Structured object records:
◆ ◆ ◆ ◆
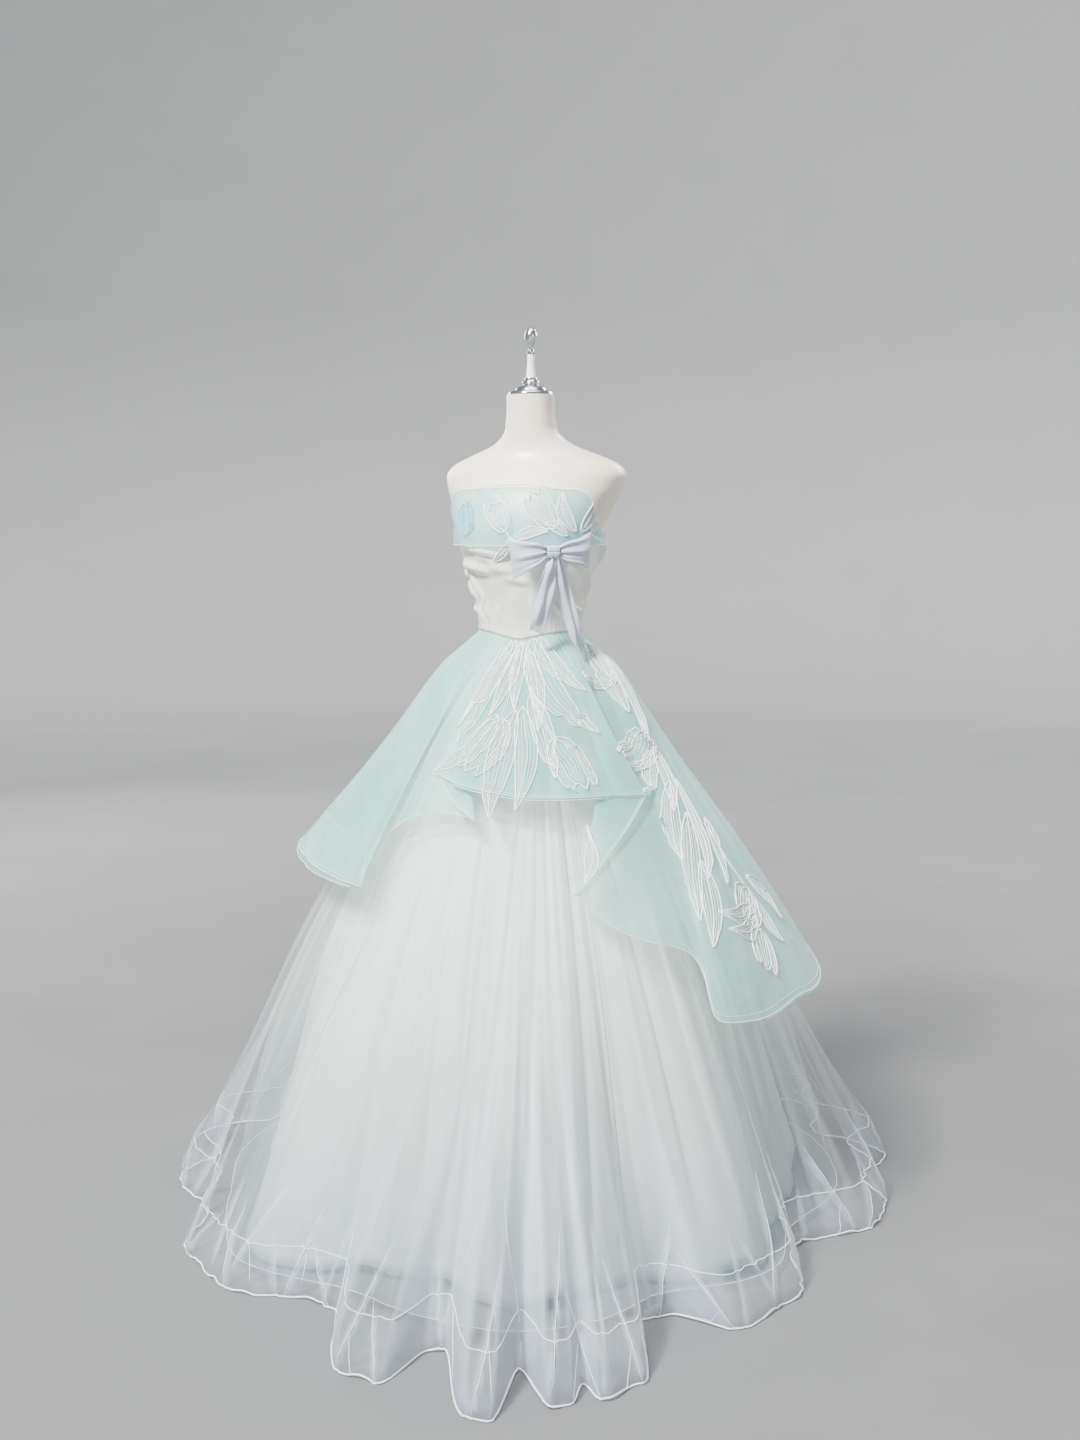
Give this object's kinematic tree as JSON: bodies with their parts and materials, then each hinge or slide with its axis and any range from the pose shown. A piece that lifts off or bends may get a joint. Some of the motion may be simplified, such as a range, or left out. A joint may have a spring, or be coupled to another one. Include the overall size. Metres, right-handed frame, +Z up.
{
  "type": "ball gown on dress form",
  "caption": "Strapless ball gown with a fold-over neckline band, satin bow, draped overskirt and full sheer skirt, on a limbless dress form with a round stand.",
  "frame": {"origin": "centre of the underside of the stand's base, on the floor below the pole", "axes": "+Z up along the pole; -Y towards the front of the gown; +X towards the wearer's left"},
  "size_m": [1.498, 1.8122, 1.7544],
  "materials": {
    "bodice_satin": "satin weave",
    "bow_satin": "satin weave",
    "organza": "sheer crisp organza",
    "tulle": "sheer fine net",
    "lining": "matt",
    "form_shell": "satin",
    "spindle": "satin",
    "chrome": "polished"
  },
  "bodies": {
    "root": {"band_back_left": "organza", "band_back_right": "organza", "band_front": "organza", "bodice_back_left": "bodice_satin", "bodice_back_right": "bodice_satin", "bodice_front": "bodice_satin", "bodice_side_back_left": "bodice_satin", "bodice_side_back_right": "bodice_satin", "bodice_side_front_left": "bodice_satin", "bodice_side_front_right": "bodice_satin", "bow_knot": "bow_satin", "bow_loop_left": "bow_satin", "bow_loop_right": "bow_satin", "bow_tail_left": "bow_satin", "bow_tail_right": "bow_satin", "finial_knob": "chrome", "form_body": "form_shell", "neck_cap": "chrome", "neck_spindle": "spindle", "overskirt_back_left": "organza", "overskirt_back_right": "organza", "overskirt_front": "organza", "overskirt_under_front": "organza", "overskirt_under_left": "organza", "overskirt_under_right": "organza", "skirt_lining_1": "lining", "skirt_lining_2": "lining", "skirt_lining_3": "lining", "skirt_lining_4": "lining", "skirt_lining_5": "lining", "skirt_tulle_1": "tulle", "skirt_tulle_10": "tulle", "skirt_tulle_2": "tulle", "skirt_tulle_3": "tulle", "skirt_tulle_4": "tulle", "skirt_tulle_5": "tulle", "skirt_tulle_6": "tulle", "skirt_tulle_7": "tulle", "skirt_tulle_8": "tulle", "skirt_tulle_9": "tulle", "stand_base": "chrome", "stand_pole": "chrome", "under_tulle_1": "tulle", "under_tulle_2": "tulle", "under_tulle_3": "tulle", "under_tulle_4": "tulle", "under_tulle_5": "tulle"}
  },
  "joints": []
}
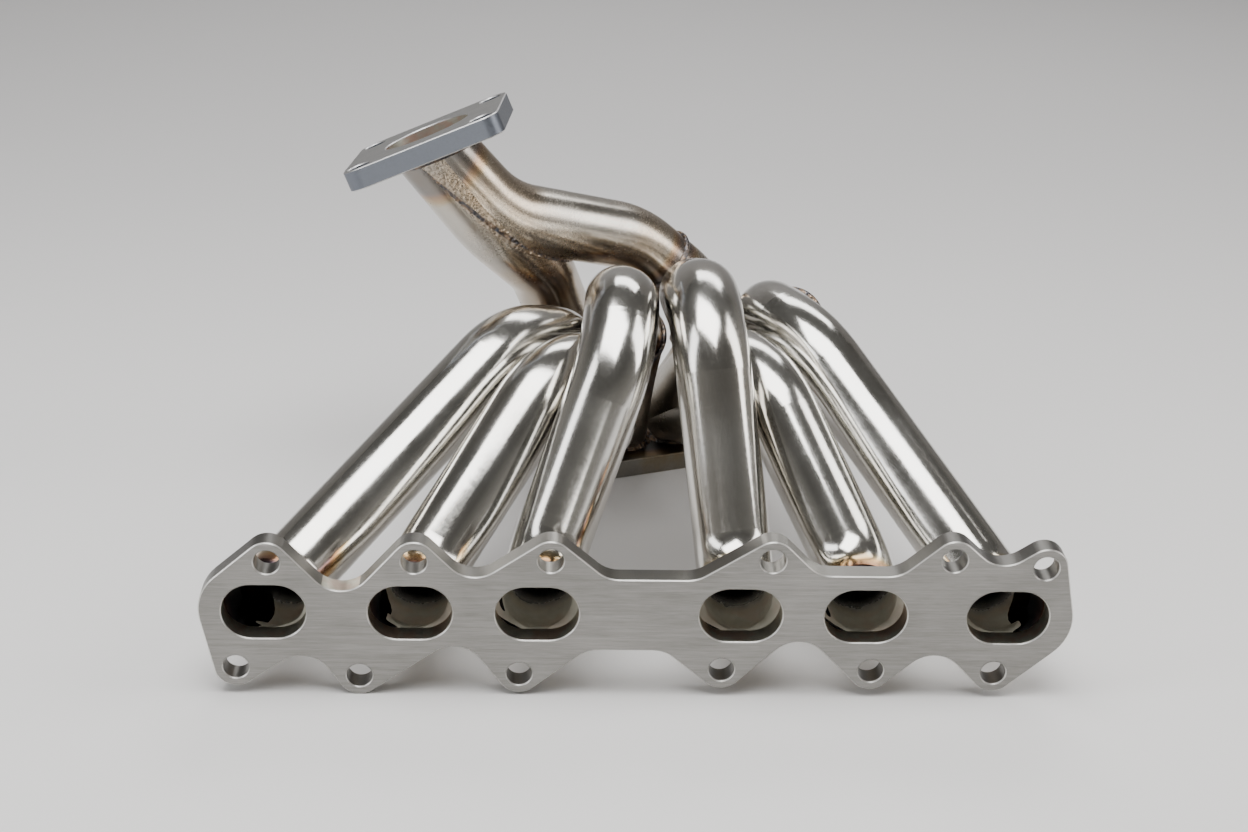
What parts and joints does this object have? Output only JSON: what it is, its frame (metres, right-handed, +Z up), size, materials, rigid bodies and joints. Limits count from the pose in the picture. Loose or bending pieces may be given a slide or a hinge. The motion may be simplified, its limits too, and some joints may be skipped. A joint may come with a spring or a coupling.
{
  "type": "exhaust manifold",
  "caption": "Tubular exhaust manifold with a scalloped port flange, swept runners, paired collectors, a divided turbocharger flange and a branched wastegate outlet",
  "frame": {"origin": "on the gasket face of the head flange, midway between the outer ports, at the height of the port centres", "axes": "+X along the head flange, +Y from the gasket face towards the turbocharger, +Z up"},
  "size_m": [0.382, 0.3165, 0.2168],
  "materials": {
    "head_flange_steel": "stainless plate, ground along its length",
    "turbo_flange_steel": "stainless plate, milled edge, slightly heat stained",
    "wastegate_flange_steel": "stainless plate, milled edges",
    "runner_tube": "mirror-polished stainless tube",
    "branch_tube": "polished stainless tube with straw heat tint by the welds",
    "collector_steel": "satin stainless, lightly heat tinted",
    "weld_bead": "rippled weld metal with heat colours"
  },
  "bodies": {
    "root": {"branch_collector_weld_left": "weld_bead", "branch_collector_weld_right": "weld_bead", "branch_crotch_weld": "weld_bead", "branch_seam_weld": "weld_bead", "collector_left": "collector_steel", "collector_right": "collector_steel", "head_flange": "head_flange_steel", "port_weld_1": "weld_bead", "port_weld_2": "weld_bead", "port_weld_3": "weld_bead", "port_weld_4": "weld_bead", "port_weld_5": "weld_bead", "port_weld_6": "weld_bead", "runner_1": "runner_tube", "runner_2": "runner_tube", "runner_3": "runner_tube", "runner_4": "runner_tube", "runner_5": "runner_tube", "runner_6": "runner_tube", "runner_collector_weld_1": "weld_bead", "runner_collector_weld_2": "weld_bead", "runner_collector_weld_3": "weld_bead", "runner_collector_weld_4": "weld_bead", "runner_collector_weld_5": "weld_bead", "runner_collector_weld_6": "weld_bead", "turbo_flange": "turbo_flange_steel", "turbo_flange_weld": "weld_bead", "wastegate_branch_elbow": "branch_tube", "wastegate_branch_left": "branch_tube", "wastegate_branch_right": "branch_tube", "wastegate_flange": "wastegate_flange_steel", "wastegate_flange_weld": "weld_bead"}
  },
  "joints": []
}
◆ ◆ ◆ ◆
■ **Short task**
Give all of the entries again, word for word.

■ **Solution for this problem**
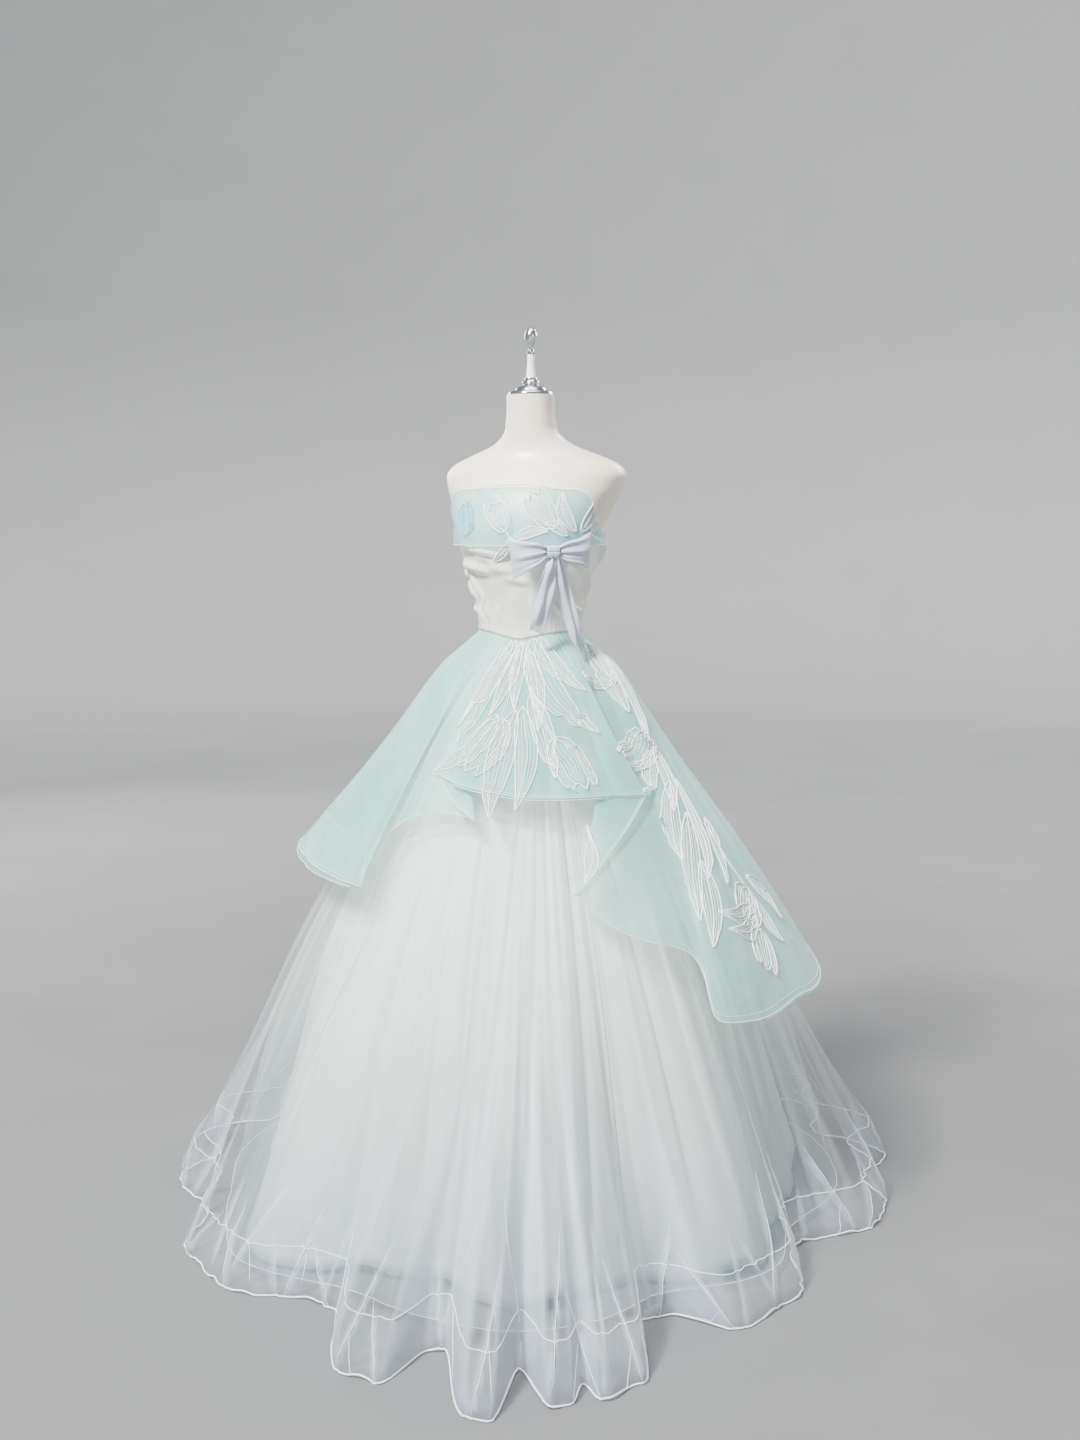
Give this object's kinematic tree as JSON: bodies with their parts and materials, then each hinge or slide with its axis and any range from the pose shown. A piece that lifts off or bends may get a joint. Some of the motion may be simplified, such as a range, or left out. A joint may have a spring, or be coupled to another one. Include the overall size. Metres, right-handed frame, +Z up.
{
  "type": "ball gown on dress form",
  "caption": "Strapless ball gown with a fold-over neckline band, satin bow, draped overskirt and full sheer skirt, on a limbless dress form with a round stand.",
  "frame": {"origin": "centre of the underside of the stand's base, on the floor below the pole", "axes": "+Z up along the pole; -Y towards the front of the gown; +X towards the wearer's left"},
  "size_m": [1.498, 1.8122, 1.7544],
  "materials": {
    "bodice_satin": "satin weave",
    "bow_satin": "satin weave",
    "organza": "sheer crisp organza",
    "tulle": "sheer fine net",
    "lining": "matt",
    "form_shell": "satin",
    "spindle": "satin",
    "chrome": "polished"
  },
  "bodies": {
    "root": {"band_back_left": "organza", "band_back_right": "organza", "band_front": "organza", "bodice_back_left": "bodice_satin", "bodice_back_right": "bodice_satin", "bodice_front": "bodice_satin", "bodice_side_back_left": "bodice_satin", "bodice_side_back_right": "bodice_satin", "bodice_side_front_left": "bodice_satin", "bodice_side_front_right": "bodice_satin", "bow_knot": "bow_satin", "bow_loop_left": "bow_satin", "bow_loop_right": "bow_satin", "bow_tail_left": "bow_satin", "bow_tail_right": "bow_satin", "finial_knob": "chrome", "form_body": "form_shell", "neck_cap": "chrome", "neck_spindle": "spindle", "overskirt_back_left": "organza", "overskirt_back_right": "organza", "overskirt_front": "organza", "overskirt_under_front": "organza", "overskirt_under_left": "organza", "overskirt_under_right": "organza", "skirt_lining_1": "lining", "skirt_lining_2": "lining", "skirt_lining_3": "lining", "skirt_lining_4": "lining", "skirt_lining_5": "lining", "skirt_tulle_1": "tulle", "skirt_tulle_10": "tulle", "skirt_tulle_2": "tulle", "skirt_tulle_3": "tulle", "skirt_tulle_4": "tulle", "skirt_tulle_5": "tulle", "skirt_tulle_6": "tulle", "skirt_tulle_7": "tulle", "skirt_tulle_8": "tulle", "skirt_tulle_9": "tulle", "stand_base": "chrome", "stand_pole": "chrome", "under_tulle_1": "tulle", "under_tulle_2": "tulle", "under_tulle_3": "tulle", "under_tulle_4": "tulle", "under_tulle_5": "tulle"}
  },
  "joints": []
}
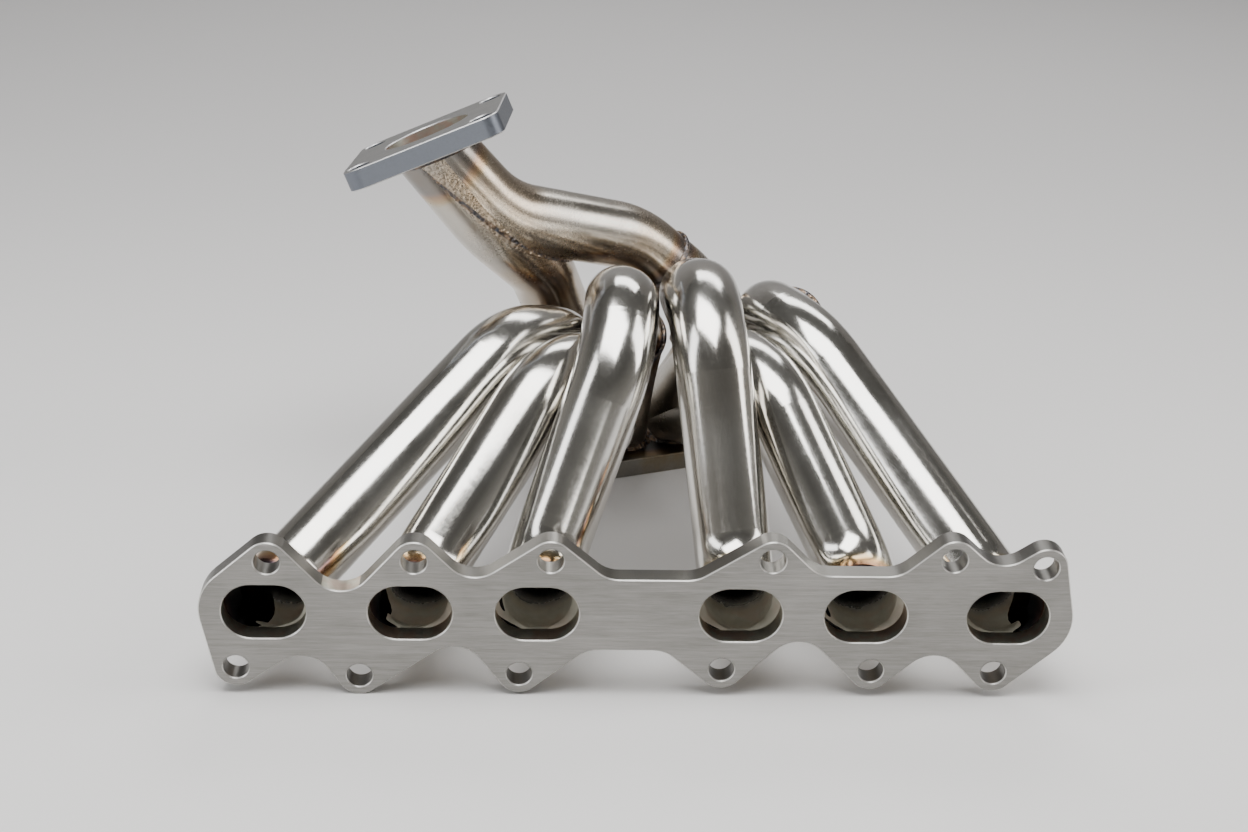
What parts and joints does this object have? Output only JSON: what it is, its frame (metres, right-handed, +Z up), size, materials, rigid bodies and joints. Limits count from the pose in the picture. Loose or bending pieces may be given a slide or a hinge. The motion may be simplified, its limits too, and some joints may be skipped. A joint may come with a spring or a coupling.
{
  "type": "exhaust manifold",
  "caption": "Tubular exhaust manifold with a scalloped port flange, swept runners, paired collectors, a divided turbocharger flange and a branched wastegate outlet",
  "frame": {"origin": "on the gasket face of the head flange, midway between the outer ports, at the height of the port centres", "axes": "+X along the head flange, +Y from the gasket face towards the turbocharger, +Z up"},
  "size_m": [0.382, 0.3165, 0.2168],
  "materials": {
    "head_flange_steel": "stainless plate, ground along its length",
    "turbo_flange_steel": "stainless plate, milled edge, slightly heat stained",
    "wastegate_flange_steel": "stainless plate, milled edges",
    "runner_tube": "mirror-polished stainless tube",
    "branch_tube": "polished stainless tube with straw heat tint by the welds",
    "collector_steel": "satin stainless, lightly heat tinted",
    "weld_bead": "rippled weld metal with heat colours"
  },
  "bodies": {
    "root": {"branch_collector_weld_left": "weld_bead", "branch_collector_weld_right": "weld_bead", "branch_crotch_weld": "weld_bead", "branch_seam_weld": "weld_bead", "collector_left": "collector_steel", "collector_right": "collector_steel", "head_flange": "head_flange_steel", "port_weld_1": "weld_bead", "port_weld_2": "weld_bead", "port_weld_3": "weld_bead", "port_weld_4": "weld_bead", "port_weld_5": "weld_bead", "port_weld_6": "weld_bead", "runner_1": "runner_tube", "runner_2": "runner_tube", "runner_3": "runner_tube", "runner_4": "runner_tube", "runner_5": "runner_tube", "runner_6": "runner_tube", "runner_collector_weld_1": "weld_bead", "runner_collector_weld_2": "weld_bead", "runner_collector_weld_3": "weld_bead", "runner_collector_weld_4": "weld_bead", "runner_collector_weld_5": "weld_bead", "runner_collector_weld_6": "weld_bead", "turbo_flange": "turbo_flange_steel", "turbo_flange_weld": "weld_bead", "wastegate_branch_elbow": "branch_tube", "wastegate_branch_left": "branch_tube", "wastegate_branch_right": "branch_tube", "wastegate_flange": "wastegate_flange_steel", "wastegate_flange_weld": "weld_bead"}
  },
  "joints": []
}